__Task__: The records that follow should be retyped word for word.

__Records to process__:
◆ ◆ ◆ ◆

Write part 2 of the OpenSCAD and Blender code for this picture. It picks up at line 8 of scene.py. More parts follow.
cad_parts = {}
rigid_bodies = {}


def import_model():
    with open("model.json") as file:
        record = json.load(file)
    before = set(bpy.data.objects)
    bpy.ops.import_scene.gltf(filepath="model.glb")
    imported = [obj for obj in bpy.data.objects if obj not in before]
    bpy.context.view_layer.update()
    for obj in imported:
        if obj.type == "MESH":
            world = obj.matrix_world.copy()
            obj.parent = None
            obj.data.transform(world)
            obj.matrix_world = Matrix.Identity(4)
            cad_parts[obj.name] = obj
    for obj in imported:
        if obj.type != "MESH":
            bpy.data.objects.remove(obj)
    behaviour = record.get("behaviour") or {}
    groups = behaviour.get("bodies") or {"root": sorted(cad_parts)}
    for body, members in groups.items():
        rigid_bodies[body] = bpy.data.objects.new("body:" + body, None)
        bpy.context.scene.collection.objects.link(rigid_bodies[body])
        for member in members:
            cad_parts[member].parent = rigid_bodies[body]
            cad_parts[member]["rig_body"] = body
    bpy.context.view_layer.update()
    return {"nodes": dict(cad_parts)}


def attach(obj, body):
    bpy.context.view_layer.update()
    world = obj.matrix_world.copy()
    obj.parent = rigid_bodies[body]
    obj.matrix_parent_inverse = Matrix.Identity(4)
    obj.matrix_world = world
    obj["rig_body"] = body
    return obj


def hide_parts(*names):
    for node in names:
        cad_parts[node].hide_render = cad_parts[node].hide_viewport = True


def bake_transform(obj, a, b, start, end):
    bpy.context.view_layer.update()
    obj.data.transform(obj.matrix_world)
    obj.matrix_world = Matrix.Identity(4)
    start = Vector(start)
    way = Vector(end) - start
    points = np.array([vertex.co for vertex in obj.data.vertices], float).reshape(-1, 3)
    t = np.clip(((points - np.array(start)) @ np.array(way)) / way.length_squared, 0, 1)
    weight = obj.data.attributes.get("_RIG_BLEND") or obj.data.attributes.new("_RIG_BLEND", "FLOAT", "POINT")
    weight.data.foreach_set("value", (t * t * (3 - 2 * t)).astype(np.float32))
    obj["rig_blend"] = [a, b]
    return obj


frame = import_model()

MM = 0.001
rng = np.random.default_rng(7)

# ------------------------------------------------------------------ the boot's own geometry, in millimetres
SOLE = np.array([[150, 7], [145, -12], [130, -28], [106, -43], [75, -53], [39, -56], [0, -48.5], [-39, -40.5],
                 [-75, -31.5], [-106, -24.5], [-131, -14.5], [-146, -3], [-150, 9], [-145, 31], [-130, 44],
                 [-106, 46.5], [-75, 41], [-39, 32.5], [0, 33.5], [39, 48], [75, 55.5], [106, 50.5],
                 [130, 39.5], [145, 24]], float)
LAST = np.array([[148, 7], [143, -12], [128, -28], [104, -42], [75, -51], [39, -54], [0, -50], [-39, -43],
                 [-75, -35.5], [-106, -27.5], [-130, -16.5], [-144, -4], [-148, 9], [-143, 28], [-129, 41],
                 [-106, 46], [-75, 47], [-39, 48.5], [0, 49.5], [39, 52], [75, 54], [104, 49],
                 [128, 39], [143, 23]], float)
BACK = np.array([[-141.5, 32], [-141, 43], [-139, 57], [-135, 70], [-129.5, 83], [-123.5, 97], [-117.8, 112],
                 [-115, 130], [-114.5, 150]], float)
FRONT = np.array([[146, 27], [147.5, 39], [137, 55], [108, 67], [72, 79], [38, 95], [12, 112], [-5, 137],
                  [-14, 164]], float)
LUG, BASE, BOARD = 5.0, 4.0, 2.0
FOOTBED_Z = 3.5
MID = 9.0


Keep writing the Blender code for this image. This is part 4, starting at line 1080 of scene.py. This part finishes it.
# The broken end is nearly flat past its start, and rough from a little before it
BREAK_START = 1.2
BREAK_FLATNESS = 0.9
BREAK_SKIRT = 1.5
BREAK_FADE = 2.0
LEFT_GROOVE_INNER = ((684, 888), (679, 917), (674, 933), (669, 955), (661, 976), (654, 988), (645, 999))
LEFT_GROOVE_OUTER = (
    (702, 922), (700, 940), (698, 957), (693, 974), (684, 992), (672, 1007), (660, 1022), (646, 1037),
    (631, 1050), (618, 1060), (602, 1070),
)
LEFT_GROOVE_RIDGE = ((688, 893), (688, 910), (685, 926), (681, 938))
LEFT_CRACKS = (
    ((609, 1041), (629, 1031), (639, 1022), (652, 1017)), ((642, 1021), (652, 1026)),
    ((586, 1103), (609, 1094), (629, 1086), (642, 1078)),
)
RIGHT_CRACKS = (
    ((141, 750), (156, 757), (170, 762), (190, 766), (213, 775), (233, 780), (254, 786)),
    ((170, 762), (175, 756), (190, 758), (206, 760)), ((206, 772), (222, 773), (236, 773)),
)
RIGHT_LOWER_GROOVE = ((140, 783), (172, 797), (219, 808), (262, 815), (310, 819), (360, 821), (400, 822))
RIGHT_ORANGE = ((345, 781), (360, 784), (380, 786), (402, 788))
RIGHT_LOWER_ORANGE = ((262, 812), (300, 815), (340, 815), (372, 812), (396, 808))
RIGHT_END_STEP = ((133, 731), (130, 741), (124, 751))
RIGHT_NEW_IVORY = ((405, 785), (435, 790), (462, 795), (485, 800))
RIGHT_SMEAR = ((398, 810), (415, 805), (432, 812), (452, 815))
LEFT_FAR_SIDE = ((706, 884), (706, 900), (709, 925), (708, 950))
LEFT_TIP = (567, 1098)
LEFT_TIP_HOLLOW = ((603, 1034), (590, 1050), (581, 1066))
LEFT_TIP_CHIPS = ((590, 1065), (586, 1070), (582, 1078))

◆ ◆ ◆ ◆

__Expected answer__:
Write part 2 of the OpenSCAD and Blender code for this picture. It picks up at line 8 of scene.py. More parts follow.
cad_parts = {}
rigid_bodies = {}


def import_model():
    with open("model.json") as file:
        record = json.load(file)
    before = set(bpy.data.objects)
    bpy.ops.import_scene.gltf(filepath="model.glb")
    imported = [obj for obj in bpy.data.objects if obj not in before]
    bpy.context.view_layer.update()
    for obj in imported:
        if obj.type == "MESH":
            world = obj.matrix_world.copy()
            obj.parent = None
            obj.data.transform(world)
            obj.matrix_world = Matrix.Identity(4)
            cad_parts[obj.name] = obj
    for obj in imported:
        if obj.type != "MESH":
            bpy.data.objects.remove(obj)
    behaviour = record.get("behaviour") or {}
    groups = behaviour.get("bodies") or {"root": sorted(cad_parts)}
    for body, members in groups.items():
        rigid_bodies[body] = bpy.data.objects.new("body:" + body, None)
        bpy.context.scene.collection.objects.link(rigid_bodies[body])
        for member in members:
            cad_parts[member].parent = rigid_bodies[body]
            cad_parts[member]["rig_body"] = body
    bpy.context.view_layer.update()
    return {"nodes": dict(cad_parts)}


def attach(obj, body):
    bpy.context.view_layer.update()
    world = obj.matrix_world.copy()
    obj.parent = rigid_bodies[body]
    obj.matrix_parent_inverse = Matrix.Identity(4)
    obj.matrix_world = world
    obj["rig_body"] = body
    return obj


def hide_parts(*names):
    for node in names:
        cad_parts[node].hide_render = cad_parts[node].hide_viewport = True


def bake_transform(obj, a, b, start, end):
    bpy.context.view_layer.update()
    obj.data.transform(obj.matrix_world)
    obj.matrix_world = Matrix.Identity(4)
    start = Vector(start)
    way = Vector(end) - start
    points = np.array([vertex.co for vertex in obj.data.vertices], float).reshape(-1, 3)
    t = np.clip(((points - np.array(start)) @ np.array(way)) / way.length_squared, 0, 1)
    weight = obj.data.attributes.get("_RIG_BLEND") or obj.data.attributes.new("_RIG_BLEND", "FLOAT", "POINT")
    weight.data.foreach_set("value", (t * t * (3 - 2 * t)).astype(np.float32))
    obj["rig_blend"] = [a, b]
    return obj


frame = import_model()

MM = 0.001
rng = np.random.default_rng(7)

# ------------------------------------------------------------------ the boot's own geometry, in millimetres
SOLE = np.array([[150, 7], [145, -12], [130, -28], [106, -43], [75, -53], [39, -56], [0, -48.5], [-39, -40.5],
                 [-75, -31.5], [-106, -24.5], [-131, -14.5], [-146, -3], [-150, 9], [-145, 31], [-130, 44],
                 [-106, 46.5], [-75, 41], [-39, 32.5], [0, 33.5], [39, 48], [75, 55.5], [106, 50.5],
                 [130, 39.5], [145, 24]], float)
LAST = np.array([[148, 7], [143, -12], [128, -28], [104, -42], [75, -51], [39, -54], [0, -50], [-39, -43],
                 [-75, -35.5], [-106, -27.5], [-130, -16.5], [-144, -4], [-148, 9], [-143, 28], [-129, 41],
                 [-106, 46], [-75, 47], [-39, 48.5], [0, 49.5], [39, 52], [75, 54], [104, 49],
                 [128, 39], [143, 23]], float)
BACK = np.array([[-141.5, 32], [-141, 43], [-139, 57], [-135, 70], [-129.5, 83], [-123.5, 97], [-117.8, 112],
                 [-115, 130], [-114.5, 150]], float)
FRONT = np.array([[146, 27], [147.5, 39], [137, 55], [108, 67], [72, 79], [38, 95], [12, 112], [-5, 137],
                  [-14, 164]], float)
LUG, BASE, BOARD = 5.0, 4.0, 2.0
FOOTBED_Z = 3.5
MID = 9.0


Keep writing the Blender code for this image. This is part 4, starting at line 1080 of scene.py. This part finishes it.
# The broken end is nearly flat past its start, and rough from a little before it
BREAK_START = 1.2
BREAK_FLATNESS = 0.9
BREAK_SKIRT = 1.5
BREAK_FADE = 2.0
LEFT_GROOVE_INNER = ((684, 888), (679, 917), (674, 933), (669, 955), (661, 976), (654, 988), (645, 999))
LEFT_GROOVE_OUTER = (
    (702, 922), (700, 940), (698, 957), (693, 974), (684, 992), (672, 1007), (660, 1022), (646, 1037),
    (631, 1050), (618, 1060), (602, 1070),
)
LEFT_GROOVE_RIDGE = ((688, 893), (688, 910), (685, 926), (681, 938))
LEFT_CRACKS = (
    ((609, 1041), (629, 1031), (639, 1022), (652, 1017)), ((642, 1021), (652, 1026)),
    ((586, 1103), (609, 1094), (629, 1086), (642, 1078)),
)
RIGHT_CRACKS = (
    ((141, 750), (156, 757), (170, 762), (190, 766), (213, 775), (233, 780), (254, 786)),
    ((170, 762), (175, 756), (190, 758), (206, 760)), ((206, 772), (222, 773), (236, 773)),
)
RIGHT_LOWER_GROOVE = ((140, 783), (172, 797), (219, 808), (262, 815), (310, 819), (360, 821), (400, 822))
RIGHT_ORANGE = ((345, 781), (360, 784), (380, 786), (402, 788))
RIGHT_LOWER_ORANGE = ((262, 812), (300, 815), (340, 815), (372, 812), (396, 808))
RIGHT_END_STEP = ((133, 731), (130, 741), (124, 751))
RIGHT_NEW_IVORY = ((405, 785), (435, 790), (462, 795), (485, 800))
RIGHT_SMEAR = ((398, 810), (415, 805), (432, 812), (452, 815))
LEFT_FAR_SIDE = ((706, 884), (706, 900), (709, 925), (708, 950))
LEFT_TIP = (567, 1098)
LEFT_TIP_HOLLOW = ((603, 1034), (590, 1050), (581, 1066))
LEFT_TIP_CHIPS = ((590, 1065), (586, 1070), (582, 1078))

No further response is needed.